Halford’s Lotus 16 is reasonably historic, but eschews its original “progressive change” Lotus gearbox.
The BRM P25s of the Donington Collection and Lamplough were built up on new chassis made from the wrong specification of tube. The chassis number claimed by Lamplough’s car is for a stressed skin cockpit car, but this was made as a later car.
De Cadences Aston Martin DBR4, re-imported from Australia, is fairly original, except that it is running with its 3-litre Tasman engine instead of a 2 1/2-litre GP engine. But the Marshplant DBR4, usually driven by Richard Bond, is a replica made for Pat Lindsay by Tony Merrick, based on a new chassis, standard Aston suspension parts, a modified standard engine and a few original DBR4 bits which came back from Australia with the De Cadenet car.
The ancestry of McPherson’s two Cooper-Bristols isn’t all that certain, while the Minilite wheels and six-port head were certainly not fitted to Cooper Bristols before the end of 1953, the class age limit.
Beasley’s Connaught B-type has been very nicely rebuilt, though we took issue with the chassis number he claimed originally. Gerry Walton’s lovely Connaught A-type is just about as authentic as it is possible to get.
Maserati 250Fs have joined the replica syndrome, but only real ones have been out in the Lloyds and Scottish, including Norman’s 2527, the first lightweight, used by Fangio to win the Argentine and Buenos Aires GPs in 1957, Rothschild’s 2507, the ex-Sid Greene car, raced by Salvadori and Bueb, and JCB’s 2534, the Piccolo car, raced this year by Moss.

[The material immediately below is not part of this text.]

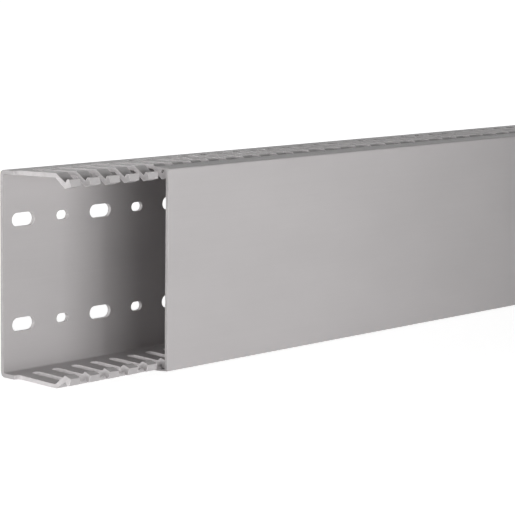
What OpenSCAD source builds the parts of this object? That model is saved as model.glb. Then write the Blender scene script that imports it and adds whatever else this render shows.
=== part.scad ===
// Slotted wire duct: a channel whose two side walls are slit into a row of
// fingers, and a cover that hooks over the fingers' heads and slides along them.
// The section is drawn as [depth from the fixing face, height], and extruded
// along X. The fixing face points to +Y and the cover to -Y.
// Lengths are in millimetres.

/* [Duct] */
// Length of the channel, and of its cover
duct_length = 2000; // [500:50:3000]
// Width of the channel, across the bends of its two side walls
duct_width = 100; // [80:5:150]
// Depth of the closed duct, from the fixing face to the front of the cover
duct_depth = 47; // [40:1:100]
// How far the cover is slid along from the channel's left end
cover_offset = 64; // [0:1:400]

/* [Walls] */
// Thickness of the channel's back and side walls
wall_t = 2; // [1.5:0.1:2.2]
// Thickness of the cover's plate
cover_t = 1.8; // [1.4:0.1:2]
// Thickness of the cover's two side flanges
flange_t = 1; // [0.8:0.1:1]
// How far each side wall leans out, from the slots' roots to its bend
wall_lean = 0.8; // [0:0.1:1]
// How far each of the cover's flanges stands in from the walls' bends, at its front
cover_inset = 1.1; // [0.9:0.1:1.1]
// How far each flange leans out, from its front to its free end
flange_lean = 0.5; // [0.2:0.1:0.6]
// Radius of the channel's two long outer edges
edge_r = 2.5; // [1:0.5:3]
// Radius inside the channel, between its back and its side walls
inner_r = 1; // [0.5:0.5:2]
// Radius of the cover's two long outer edges
cover_edge_r = 0.8; // [0.4:0.2:1]
// Gap between the cover and the fingers' heads
fit_gap = 0.3; // [0.2:0.05:0.4]

/* [Finger slots] */
// Distance from slot to slot along the wall
slot_pitch = 12.5; // [10:2.5:25]
// Width of a slot
slot_w = 5; // [4:0.5:6]
// Depth at which a slot's round end begins
slot_root = 9.5; // [6:0.5:14]
// Width of a slot between the fingers' heads
slot_mouth_w = 5.6; // [5:0.2:7]
// How much each side of a finger's head draws in, from its barb to its peak
head_taper = 0.6; // [0.2:0.1:1.2]

/* [Fixing holes] */
// Distance between holes along the back; large and small holes alternate
hole_pitch = 25; // [25:25:50]
// Distance between the two rows of holes
row_spacing = 50; // [40:5:60]
// Length of a large slotted hole
large_l = 14; // [8:0.5:16]
// Width of a large slotted hole
large_w = 6.5; // [4:0.5:8]
// Length of a small slotted hole
small_l = 7.5; // [5:0.5:10]
// Width of a small slotted hole
small_w = 4.5; // [3:0.5:5]

/* [Hidden] */
$fn = 48;

// The origin is under the middle of the two pieces together
left_x = -(duct_length + cover_offset) / 2;
back_y = duct_depth / 2;
through = 2;

// A finger's head, as [depth past the bend, height]. Its leg rises from the bend to
// the peak, and folds back outwards as a barb. The groove between leg and barb
// takes the cover's hook.
groove = [6.0, 3.9];
barb_back = [7.2, 2.3];
barb_front = [8.6, 2.3];
nose = [9.4, 5.6];
peak = [5.2, 6.8];
inner_bend = [-0.65, wall_t];

// Depth at which a side wall bends inwards to its finger heads
bend_d = duct_depth - cover_t - fit_gap - nose[0];
// The cover's hook lies in the groove, this much further out, up to the barb
hook_tip = groove - [0, 1.5 * fit_gap];
hook_foot = barb_back[0] - fit_gap / 2;
// How far past the bend a flange ends
flange_end = 2.4;

// A section point, from its depth and its height
function at(d, h) = [back_y - d, h];
// A point of a finger's head
function head(p) = at(bend_d + p[0], p[1]);

// Height of a flange's outer side, at a distance past the bend
function flange_h(p) =
  cover_inset - flange_lean * (duct_depth - bend_d - p) / (duct_depth - bend_d - flange_end);

// Lays an outline drawn in the section's plane along X
module along_x(start, length) {
  translate([start, 0, 0]) rotate([90, 0, 90]) linear_extrude(length) children();
}

// An outline's lower half, followed by the same points mirrored to the upper wall
function both_halves(lower) =
  concat(lower, [for (i = [len(lower) - 1 : -1 : 0]) [lower[i][0], duct_width - lower[i][1]]]);

// What a round of radius r takes off a square corner at the origin
module corner_web(r) {
  difference() {
    translate([-r, -through]) square([r + through, r + through]);
    translate([-r, r]) circle(r);
  }
}

// Draws its children at the lower wall and, mirrored, at the upper one
module both_walls() {
  children();
  translate([0, duct_width]) mirror([0, 1]) children();
}

// Back plate, side walls and finger heads, before any slot is cut
module channel_section() {
  inner_round = [for (a = [0 : 15 : 90])
    at(wall_t + inner_r * (1 - sin(a)), wall_lean + wall_t + inner_r * (1 - cos(a)))];
  difference() {
    polygon(both_halves(concat([at(0, wall_lean), at(slot_root, wall_lean), at(bend_d, 0),
                                head(groove), head(barb_back), head(barb_front), head(nose),
                                head(peak), head(inner_bend),
                                at(slot_root, wall_lean + wall_t)], inner_round)));
    both_walls() translate(at(0, wall_lean)) corner_web(edge_r);
  }
}

// One slot seen square to the side walls, as [length, depth]: round at the root,
// straight, then wider between the fingers' heads
module finger_slot() {
  root_y = back_y - slot_root - slot_w / 2;
  flare_y = back_y - bend_d + slot_w;
  head_y = back_y - bend_d - groove[0] / 2;
  slot = slot_w / 2;
  mouth = slot_mouth_w / 2;
  translate([0, root_y]) circle(slot);
  polygon([[-slot, root_y], [-slot, flare_y], [-mouth, head_y], [-mouth, -back_y - through],
           [mouth, -back_y - through], [mouth, head_y], [slot, flare_y], [slot, root_y]]);
}

// Widens one slot towards the heads' peaks, in both walls at once, as [length, height]
module head_sides() {
  mouth = slot_mouth_w / 2;
  wide = mouth + head_taper;
  barb = barb_back[1];
  top = duct_width;
  polygon([[-mouth, barb], [-wide, peak[1]], [-wide, top - peak[1]], [-mouth, top - barb],
           [mouth, top - barb], [wide, top - peak[1]], [wide, peak[1]], [mouth, barb]]);
}

// A hole with round ends through the back, its long side along X
module slotted_hole(l, w) {
  travel = (l - w) / 2;
  translate([0, back_y + through, 0]) rotate([90, 0, 0]) {
    for (end = [-1, 1])
      translate([end * travel, 0, 0]) cylinder(h = wall_t + 2 * through, d = w);
    translate([-travel, -w / 2, 0]) cube([2 * travel, w, wall_t + 2 * through]);
  }
}

// Slotted channel with its two rows of fixing holes
module duct_base() {
  color([0.66, 0.67, 0.68])
    difference() {
      along_x(left_x, duct_length) channel_section();
      for (x = [0 : slot_pitch : duct_length]) {
        translate([left_x + x, 0, -through])
          linear_extrude(duct_width + 2 * through) finger_slot();
        translate([left_x + x, back_y - bend_d - inner_bend[0], 0])
          rotate([90, 0, 0]) linear_extrude(bend_d) head_sides();
      }
      for (side = [-1, 1])
        translate([left_x + hole_pitch / 2, 0, duct_width / 2 + side * row_spacing / 2]) {
          for (x = [0 : 2 * hole_pitch : duct_length - hole_pitch / 2])
            translate([x, 0, 0]) slotted_hole(large_l, large_w);
          for (x = [hole_pitch : 2 * hole_pitch : duct_length - hole_pitch / 2])
            translate([x, 0, 0]) slotted_hole(small_l, small_w);
        }
    }
}

// The cover's plate and flanges, and the hooks that lie in the grooves
module cover_section() {
  back_slope = groove[1] / groove[0];
  end_h = hook_tip[1] - back_slope * (hook_tip[0] - flange_end);
  plate_in = duct_depth - cover_t;
  difference() {
    polygon(both_halves([at(duct_depth, cover_inset),
                         head([flange_end, flange_h(flange_end)]), head([flange_end, end_h]),
                         head(hook_tip), head([hook_foot, flange_h(hook_foot) + flange_t]),
                         at(plate_in, flange_h(plate_in - bend_d) + flange_t)]));
    both_walls()
      translate(at(duct_depth, cover_inset)) mirror([1, 0]) corner_web(cover_edge_r);
  }
}

// Flat cover with its two hooked flanges
module duct_cover() {
  color([0.68, 0.69, 0.70]) along_x(left_x + cover_offset, duct_length) cover_section();
}

duct_base();
duct_cover();
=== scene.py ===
"""Looks of the slotted wire duct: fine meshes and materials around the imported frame.

Sizes are in millimetres as in the part's source, and become metres in the meshes.
A section point is [depth from the fixing face, height above the lower wall's bend].
"""
import math
import bmesh
import bpy
from mathutils import Matrix, Vector


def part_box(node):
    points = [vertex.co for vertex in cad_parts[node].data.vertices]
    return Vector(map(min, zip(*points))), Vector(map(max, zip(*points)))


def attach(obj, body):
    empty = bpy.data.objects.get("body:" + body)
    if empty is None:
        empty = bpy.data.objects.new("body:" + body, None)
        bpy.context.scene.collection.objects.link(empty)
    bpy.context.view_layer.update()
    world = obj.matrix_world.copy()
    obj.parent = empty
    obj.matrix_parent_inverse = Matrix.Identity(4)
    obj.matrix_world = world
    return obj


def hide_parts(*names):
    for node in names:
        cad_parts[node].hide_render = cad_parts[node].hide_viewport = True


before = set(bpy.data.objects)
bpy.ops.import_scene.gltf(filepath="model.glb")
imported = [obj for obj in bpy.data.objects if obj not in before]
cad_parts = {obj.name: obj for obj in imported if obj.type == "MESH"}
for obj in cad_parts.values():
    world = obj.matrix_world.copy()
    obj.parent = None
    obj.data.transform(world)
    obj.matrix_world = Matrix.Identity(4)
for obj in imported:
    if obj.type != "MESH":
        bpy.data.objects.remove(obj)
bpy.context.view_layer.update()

MM = 0.001

# ---------------------------------------------------------------- sizes
channel_low, channel_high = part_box("duct_base")
cover_low, cover_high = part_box("duct_cover")
LEFT_X = channel_low.x / MM
BACK_Y = channel_high.y / MM
LENGTH = (channel_high.x - channel_low.x) / MM
WIDTH = (channel_high.z - channel_low.z) / MM
DEPTH = (channel_high.y - cover_low.y) / MM
COVER_X = cover_low.x / MM

WALL_T = 2.0
COVER_T = 1.8
FLANGE_T = 1.0
WALL_LEAN = 0.8
COVER_INSET = 1.1
FLANGE_LEAN = 0.5
EDGE_R = 2.5
INNER_R = 1.0
COVER_EDGE_R = 0.8
FIT_GAP = 0.3

SLOT_PITCH = 12.5
SLOT_W = 5.0
SLOT_ROOT = 9.5
SLOT_MOUTH_W = 5.6
HEAD_TAPER = 0.6

HOLE_PITCH = 25.0
ROW_SPACING = 50.0
LARGE_HOLE = (14.0, 6.5)
SMALL_HOLE = (7.5, 4.5)

# A finger's head, as [depth past the bend, height]
GROOVE = (6.0, 3.9)
BARB_BACK = (7.2, 2.3)
BARB_FRONT = (8.6, 2.3)
NOSE = (9.4, 5.6)
PEAK = (5.2, 6.8)
INNER_BEND = (-0.65, WALL_T)
FLANGE_END = 2.4
BEND_D = DEPTH - COVER_T - FIT_GAP - NOSE[0]

# Radius on sharp edges, and on the cover's two dressed ends. An edge counts as sharp
# from SHARP_ANGLE degrees between its faces.
BEVEL = 0.3
END_BEVEL = 0.6
SHARP_ANGLE = 24

# The channel is made from modules of this length. A cutting tool overshoots by OVERCUT.
MODULE = 2 * HOLE_PITCH
OVERCUT = 2.0

# Numbers of a piece's materials
PLAIN, SAWN, PUNCHED, PUNCHED_EDGE = range(4)


# ---------------------------------------------------------------- sections
def arc(centre, radius, start, end, steps):
    """Points of an arc, from one angle to another in degrees."""
    points = []
    for i in range(steps + 1):
        a = math.radians(start + (end - start) * i / steps)
        points.append((centre[0] + radius * math.cos(a), centre[1] + radius * math.sin(a)))
    return points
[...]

Morris’ ex-works D-type, OKV 3, is splendidly authentic to look at, but has the wrong brakes, a surmountable deficiency. The Lister-Jaguars, which dominate the sports/racing car class, are such a mish-mash of new bodies and chassis that it would be difficult to single out one as being authentic.
Even ERA Remus has lost its authenticity now that Lindsay has given it a 2-litre engine. But what an exciting car and driver combination to watch! Pilkington’s Talbot-Lago is refreshingly original and one of the busiest cars in historic racing.
Historic racing is a live museum; its credibility as such ought to be safeguarded. — C.R.